[Stored dataset items]
--- begin ---
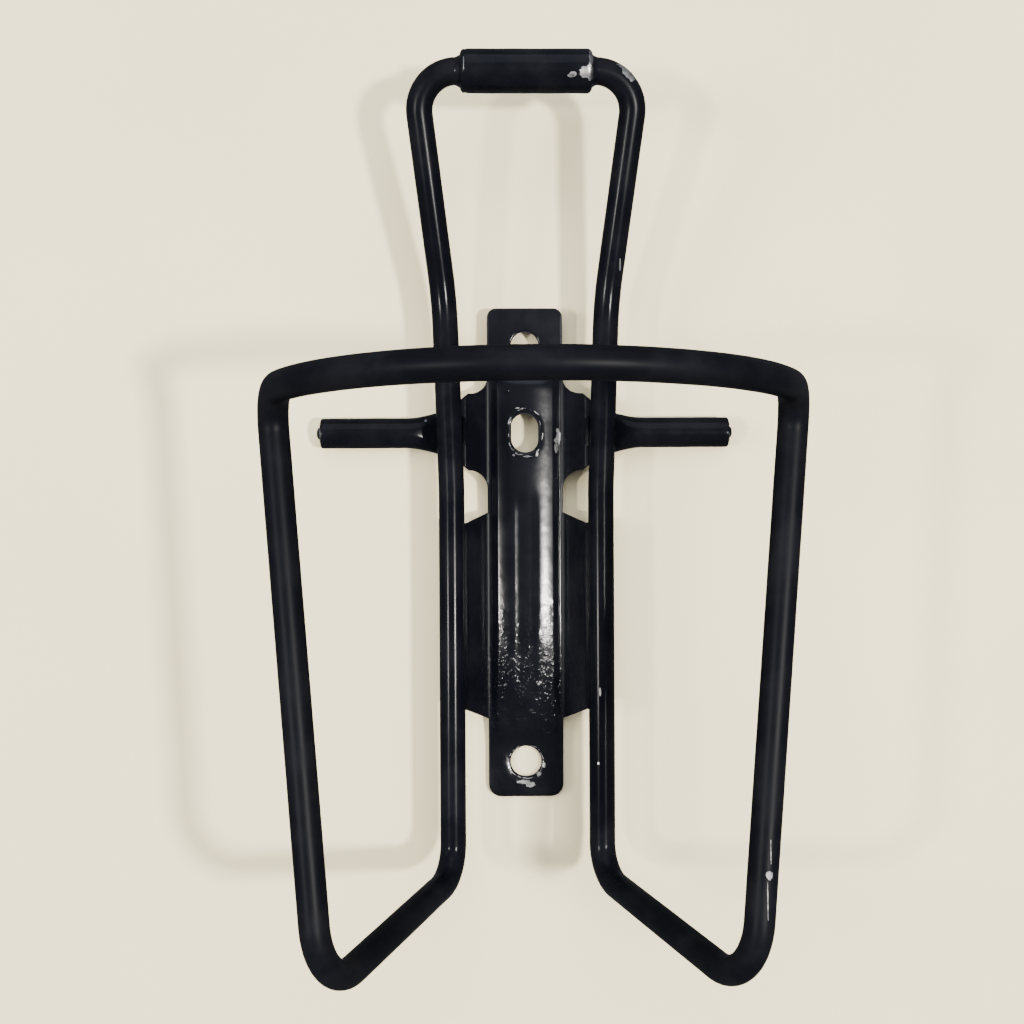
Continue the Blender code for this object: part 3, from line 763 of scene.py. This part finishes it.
def enamel(name, chip_and_glint_spots=(), rims=(), painted_glints=(), *, peel, wrinkles=0.0, shine=0.12, ragged=0.3, dull=0.0):
    """Black enamel with uneven gloss, faint orange peel, dust, flaked spots down to bare metal, and painted
    highlights drawn as bare metal.
    """
    n = Nodes(name)
    edge_noise = n.ramp(n.noise(1.1, 4.0, 0.6, seed=3.0), 0.3, 0.7, -ragged, ragged)
    dust = n.ramp(n.noise(9.0, 4.0, 0.6, seed=1.0), 0.38, 0.72)
    fine = n.noise(0.7, 3.0, 0.6, seed=2.0)
    chip_and_glint_masks = [n.spot(centre, size, edge_noise) for centre, size in chip_and_glint_spots]
    for centre_y, radius, length, inner, outer, amount in rims:
        # Rim lines: partly paint wear, partly a painted highlight of the rim.
        chip_and_glint_masks.append(n.wear_and_highlight_line(centre_y, radius, length, inner, outer, amount))
    # Streaky patches of painted highlight where the plate's flank catches a lamp, drawn in bare steel colour
    # and partly metallic.
    painted_glint = 0.0
    if painted_glints:
        glint_streaks = n.ramp(n.noise(0.5, 3.0, 0.6, stretch=(1.0, 0.2, 1.0), seed=7.0), 0.3, 0.58)
        painted_glint = n.most([n.spot(centre, size, edge_noise) for centre, size in painted_glints])
        painted_glint = n.math("MULTIPLY", painted_glint, glint_streaks)
    # Flaked paint, and the rim and tip lines of painted highlight, all drawn as bare metal.
    chips_and_glints = n.most(chip_and_glint_masks) if chip_and_glint_masks else 0.0
    paint = n.mix(n.math("MULTIPLY", dust, 0.8), ENAMEL, ENAMEL_DUSTY)
    # Bare steel colour, for flaked paint and for the painted highlights alike.
    metal = n.mix(n.ramp(n.noise(1.2, 4.0, 0.65, seed=9.0), 0.35, 0.65), BARE_DULL_AND_GLINT, BARE_AND_GLINT)
    # The paint, with the patches of painted highlight mixed in.
    paint_and_glint = n.mix(n.math("MULTIPLY", painted_glint, 0.8), paint, BARE_AND_GLINT)
    n.link(n.mix(chips_and_glints, paint_and_glint, metal), n.shader.inputs["Base Color"])
    gloss = n.ramp(dust, 0.0, 1.0, CLEAN_GLOSS, DUSTY_GLOSS)
    if dull:
        gloss = n.math("ADD", gloss, n.ramp(n.z, DULL_FROM * MM, DULL_TO * MM, 0.0, dull))
    if wrinkles:
        away = n.math("ABSOLUTE", n.math("ADD", n.math("ABSOLUTE", n.x), -WING_ROOT * MM))
        gloss = n.math("ADD", gloss, n.ramp(away, GRIME[0] * MM, GRIME[1] * MM, 0.3, 0.0))
    n.link(n.math("ADD", gloss, n.math("MULTIPLY", chips_and_glints, 0.2)), n.shader.inputs["Roughness"])
    # Metallic on flaked paint and on the painted highlights.
    bare = n.math("MAXIMUM", chips_and_glints, n.math("MULTIPLY", painted_glint, 0.7))
    n.link(bare, n.shader.inputs["Metallic"])
    n.shader.inputs["Specular IOR Level"].default_value = shine
    height = n.math("MULTIPLY", n.noise(1.8, 1.0, 0.4, seed=4.0), peel)
    height = n.math("ADD", height, n.math("MULTIPLY", fine, 0.04))
    if wrinkles:
        lower = n.along(-10.0, -30.0)
        lower = n.math("MULTIPLY", lower, n.ramp(n.math("ABSOLUTE", n.x), 6.4 * MM, 7.2 * MM, 1.0, 0.0))
        lower = n.math("MULTIPLY", lower, n.along(-46.0, -41.0, 0.35, 1.0))
        bend = n.math("MULTIPLY", n.along(-45.5, -43.0), n.along(-30.0, -24.0, 1.3, 0.0))
        lower = n.math("ADD", lower, bend)
        creases = n.math("MULTIPLY", n.ramp(n.noise(0.85, 2.0, 0.6, seed=6.0), 0.45, 0.75), lower)
        height = n.math("ADD", height, n.math("MULTIPLY", creases, wrinkles))
    height = n.math("ADD", height, n.math("MULTIPLY", chips_and_glints, -0.9))
    bump = n.tree.nodes.new("ShaderNodeBump")
    bump.inputs["Strength"].default_value = BUMP_STRENGTH
    bump.inputs["Distance"].default_value = BUMP_DISTANCE * MM
    n.link(height, bump.inputs["Height"])
    n.link(bump.outputs["Normal"], n.shader.inputs["Normal"])
    return n.material


def chip_and_glint_spot(x, y, z, across, along, deep=3.0):
    """One spot where paint has flaked to bare metal, or a spot of painted highlight: its centre on the
    surface and its half sizes, in millimetres.
    """
    return (x, y, z), (across, along, deep)


def materials():
    """One enamel for each piece, with that piece's own flaked spots and painted highlights."""
    rod_chips = [chip_and_glint_spot(17.6, 83.0, 24.2, 0.9, 0.8), chip_and_glint_spot(18.6, 81.9, 24.2, 1.0, 1.0),
                 chip_and_glint_spot(19.4, 80.6, 24.0, 1.1, 0.8), chip_and_glint_spot(36.1, -56.0, 62.0, 0.5, 0.6),
                 chip_and_glint_spot(35.8, -59.8, 62.2, 0.085, 3.4), chip_and_glint_spot(36.4, -52.2, 62.0, 0.07, 1.7),
                 chip_and_glint_spot(17.9, 47.5, 14.6, 0.16, 1.0), chip_and_glint_spot(13.9, -34.0, 13.4, 0.17, 0.8),
                 chip_and_glint_spot(13.5, -47.6, 13.4, 0.16, 0.22)]
    sleeve_chips = [chip_and_glint_spot(10.7, 80.7, 25.4, 1.1, 1.05), chip_and_glint_spot(11.5, 80.9, 25.4, 0.7, 1.5),
                    chip_and_glint_spot(11.8, 83.4, 25.6, 0.34, 1.9), chip_and_glint_spot(8.3, 80.3, 25.2, 0.7, 0.4),
                    chip_and_glint_spot(-11.45, 82.2, 25.8, 0.09, 1.3)]
    # Lines round the middle slot and the lower hole: partly paint wear, partly a painted highlight of the
    # rims.
    plate_rim_wear_and_highlight = [(SLOT_Y, SLOT_RADIUS, SLOT_LENGTH, 0.5, 0.7, 0.22),
                  (LOWER_HOLE_Y, LOWER_HOLE_RADIUS, 2.0 * LOWER_HOLE_RADIUS, 0.2, 0.4, 0.3)]
    plate_chips = [chip_and_glint_spot(-0.6, -53.3, 1.4, 1.1, 0.5), chip_and_glint_spot(0.8, -54.0, 1.4, 0.7, 0.4),
                   chip_and_glint_spot(2.5, -51.9, 1.4, 0.5, 0.45), chip_and_glint_spot(3.7, -50.1, 1.4, 0.3, 0.6),
                   chip_and_glint_spot(-2.3, 11.8, 5.6, 0.25, 0.2), chip_and_glint_spot(0.2, 11.5, 5.6, 1.2, 0.12),
                   chip_and_glint_spot(2.3, 11.9, 5.6, 0.2, 0.3), chip_and_glint_spot(-1.5, 21.0, 5.6, 0.4, 0.13),
                   chip_and_glint_spot(-3.2, 24.4, 5.6, 0.12, 0.12)]
    # Painted highlights: patches where the web's right flank catches a lamp.
    plate_painted_glints = [chip_and_glint_spot(6.5, 15.4, 5.0, 0.4, 1.5), chip_and_glint_spot(6.1, 13.6, 5.0, 0.35, 1.6)]
    rim = BAR_HALF_LENGTH - 0.82
    # The first is a painted highlight: the bright arc on the left tip's rim, drawn as bare metal. The others
    # are flaked paint.
    bar_chips_and_tip_glint = [chip_and_glint_spot(-rim, SLOT_Y, BAR_RADIUS, 0.3, 1.9, 3.8),
                 chip_and_glint_spot(rim, SLOT_Y - 0.6, BAR_RADIUS, 0.22, 1.0, 3.8),
                 chip_and_glint_spot(-19.6, SLOT_Y + 2.4, 4.8, 0.22, 0.22), chip_and_glint_spot(-34.8, SLOT_Y + 2.75, 4.4, 0.4, 0.12)]
    return {"rod": enamel("enamel_rod", rod_chips, peel=0.12, shine=0.06, dull=0.26),
            "sleeve": enamel("enamel_sleeve", sleeve_chips, peel=0.4),
            "plate": enamel("enamel_plate", plate_chips, plate_rim_wear_and_highlight, plate_painted_glints, peel=0.4, wrinkles=0.8,
                            shine=0.32, ragged=0.5),
            "bar": enamel("enamel_crossbar", bar_chips_and_tip_glint, peel=0.35),
            "seam": enamel("enamel_seam", peel=0.5)}


# ---------------------------------------------------------------- stage

def floor():
    """A plain pale floor under the cage, which its enamel doesn't mirror."""
    shape = bmesh.new()
    bmesh.ops.create_grid(shape, x_segments=1, y_segments=1, size=3.0)
    mesh = bpy.data.meshes.new("floor")
    shape.to_mesh(mesh)
    shape.free()
    n = Nodes("pale_floor")
    tone = n.ramp(n.noise(60.0, 3.0, 0.5), 0.3, 0.7)
    n.link(n.mix(tone, (0.87, 0.75, 0.45), (0.90, 0.78, 0.48)), n.shader.inputs["Base Color"])
    n.shader.inputs["Roughness"].default_value = 0.6
    mesh.materials.append(n.material)
    made = bpy.data.objects.new("floor", mesh)
    made.location.z = CAD_BOX[0][2] - 0.0002
    made.visible_glossy = False
    bpy.context.scene.collection.objects.link(made)


def area_light(name, place, size, power, colour, mirrored=True):
    """A square soft light that faces the cage, and is mirrored in its enamel or not."""
    light = bpy.data.lights.new(name, "AREA")
    light.shape = "SQUARE"
    light.size = size
    light.energy = power
    light.color = colour
    made = bpy.data.objects.new(name, light)
    made.location = place
    made.visible_glossy = mirrored
    made.rotation_euler = (Vector((0.0, 0.0, 0.03)) - Vector(place)).to_track_quat("-Z", "Y").to_euler()
    bpy.context.scene.collection.objects.link(made)


def lights():
    """Lamps above the cage's sides, a soft window beyond its top and a dim room."""
    area_light("right_lamp", (0.88, -0.21, 1.72), 0.14, 58.0, (1.0, 0.97, 0.93))
    area_light("left_lamp", (-1.36, -0.24, 1.84), 0.16, 32.0, (1.0, 0.97, 0.92))
    area_light("far_lamp", (-1.15, 0.10, 0.85), 0.30, 14.0, (1.0, 0.97, 0.92), mirrored=False)
    area_light("left_wall", (-1.15, 0.10, 0.85), 0.80, 2.0, (0.92, 0.94, 1.0))
    area_light("ceiling", (0.05, 0.28, 1.60), 1.1, 0.7, (0.72, 0.82, 1.0))
    area_light("window", (0.10, 1.30, 1.00), 1.4, 8.0, (0.80, 0.88, 1.0))
    area_light("fill", (0.0, 0.60, 1.50), 1.4, 30.0, (0.97, 0.98, 1.0), mirrored=False)
    world = bpy.data.worlds.new("room")
    world.use_nodes = True
    world.node_tree.nodes["Background"].inputs["Color"].default_value = (0.84, 0.87, 1.0, 1.0)
    world.node_tree.nodes["Background"].inputs["Strength"].default_value = 0.2
    bpy.context.scene.world = world


def camera():
    """A camera close above the cage, looking straight down on its back tubes."""
    data = bpy.data.cameras.new("camera")
    data.sensor_width = 36.0
    data.lens = 47.65
    data.clip_start = 0.01
    made = bpy.data.objects.new("camera", data)
    made.location = (-0.00756, -0.00281, 0.27232)
    made.rotation_euler = (math.radians(-0.30), math.radians(-1.05), math.radians(-0.28))
    bpy.context.scene.collection.objects.link(made)
    bpy.context.scene.camera = made


def build():
    """The stage and every piece."""
    camera()
    lights()
    floor()
    finishes = materials()
    frame_rod(finishes["rod"])
    top_sleeve(finishes["sleeve"])
    mounting_plate(finishes["plate"])
    crossbar(finishes["bar"])
    seams(finishes["seam"])


build()
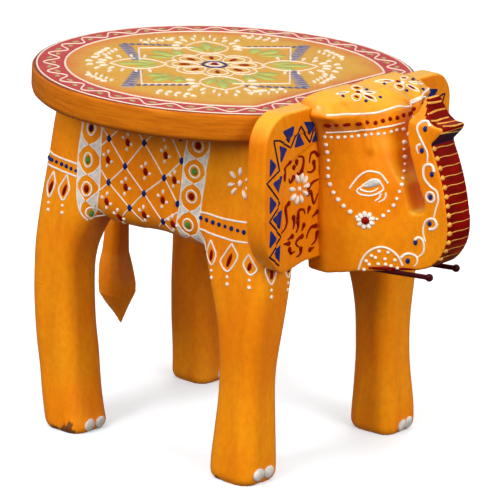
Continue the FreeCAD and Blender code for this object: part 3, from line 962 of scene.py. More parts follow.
class STOOL_OT_seat_pattern(Operator):
    """Paint the seat's border, flower, leaves, square and sprigs."""

    bl_idname = "stool.seat_pattern"
    bl_label = "Seat pattern"

    def execute(self, context):
        work = Painting("seat", "painted_seat", "seat")
        self.border(work)
        self.flower(work)
        for k, corner in enumerate(CORNERS):
            self.leaf(work, 45 + 90 * k)
            self.square(work, k, Vector(corner))
        work.set_down()
        return {"FINISHED"}

    def border(self, work):
        work.line(SEAT_TOP, "ivory", border_path(3.3, 3.0), 1.3, closed=True, smooth=False)
        work.line(SEAT_TOP, "ivory", border_path(21.5, 18.5), 1.6, closed=True, smooth=False)
        work.line(SEAT_TOP, "ivory", wave_path(4.7), 1.3, closed=True)
        spots = [Vector(spot) for spot in wave_path(-1.6, steps=4)]
        for k in range(1, len(spots), 2):
            along = (spots[(k + 1) % len(spots)] - spots[k - 1]).normalized() * 2.8
            slant = Vector((-along.y, along.x)) * (0.3 if k % 4 == 1 else -0.3)
            work.dab(SEAT_TOP, "olive", spots[k], along + slant, 4.0, 0.4, 0.14)

    def flower(self, work):
        work.bead(SEAT_TOP, "maroon", FLOWER, 2.7, 0.3)
        work.line(SEAT_TOP, "ivory", oval(FLOWER, 9.5, 9.5), 2.2, closed=True)
        work.line(SEAT_TOP, "blue", oval(FLOWER, 15.5, 15.5), 1.9, closed=True)
        scallops = []
        for k in range(96):
            reach = 25.5 + 7 * abs(math.cos(4 * math.radians(3.75 * k))) ** 0.7
            scallops.append(turned((reach, 0), 3.75 * k, FLOWER))
        work.line(SEAT_TOP, "ivory", scallops, 1.3, closed=True, smooth=False)
        loop = ((10, 0), (15, 4.6), (21.5, 6.8), (26, 4.2), (27.5, 0), (26, -4.2), (21.5, -6.8),
                (15, -4.6))
        for angle in range(0, 360, 45):
            petal = [turned(point, angle, FLOWER) for point in loop]
            work.line(SEAT_TOP, "ivory", petal, 1.3, closed=True)
        work.rosette(SEAT_TOP, "maroon", FLOWER, range(0, 360, 45), 15.5, 23.5, 4.0, 0.4, 0.2)

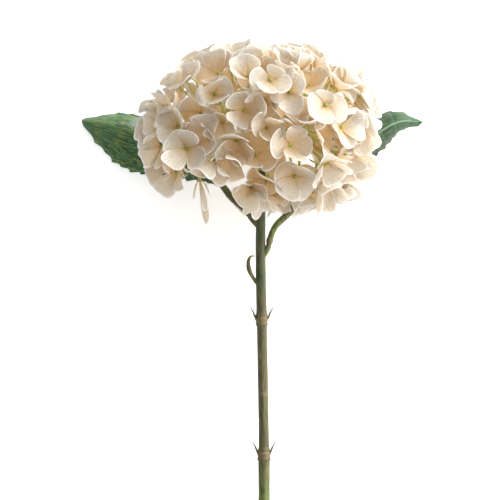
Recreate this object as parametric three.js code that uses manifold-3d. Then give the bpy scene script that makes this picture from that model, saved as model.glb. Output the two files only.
--- end ---
**WRITTEN REQUEST**
Return exactly the lines from the line that has "Continue the FreeCAD" to the line that has "4.0, 0.4, 0.14)", both of them included.

**TASK SOLUTION**
Continue the FreeCAD and Blender code for this object: part 3, from line 962 of scene.py. More parts follow.
class STOOL_OT_seat_pattern(Operator):
    """Paint the seat's border, flower, leaves, square and sprigs."""

    bl_idname = "stool.seat_pattern"
    bl_label = "Seat pattern"

    def execute(self, context):
        work = Painting("seat", "painted_seat", "seat")
        self.border(work)
        self.flower(work)
        for k, corner in enumerate(CORNERS):
            self.leaf(work, 45 + 90 * k)
            self.square(work, k, Vector(corner))
        work.set_down()
        return {"FINISHED"}

    def border(self, work):
        work.line(SEAT_TOP, "ivory", border_path(3.3, 3.0), 1.3, closed=True, smooth=False)
        work.line(SEAT_TOP, "ivory", border_path(21.5, 18.5), 1.6, closed=True, smooth=False)
        work.line(SEAT_TOP, "ivory", wave_path(4.7), 1.3, closed=True)
        spots = [Vector(spot) for spot in wave_path(-1.6, steps=4)]
        for k in range(1, len(spots), 2):
            along = (spots[(k + 1) % len(spots)] - spots[k - 1]).normalized() * 2.8
            slant = Vector((-along.y, along.x)) * (0.3 if k % 4 == 1 else -0.3)
            work.dab(SEAT_TOP, "olive", spots[k], along + slant, 4.0, 0.4, 0.14)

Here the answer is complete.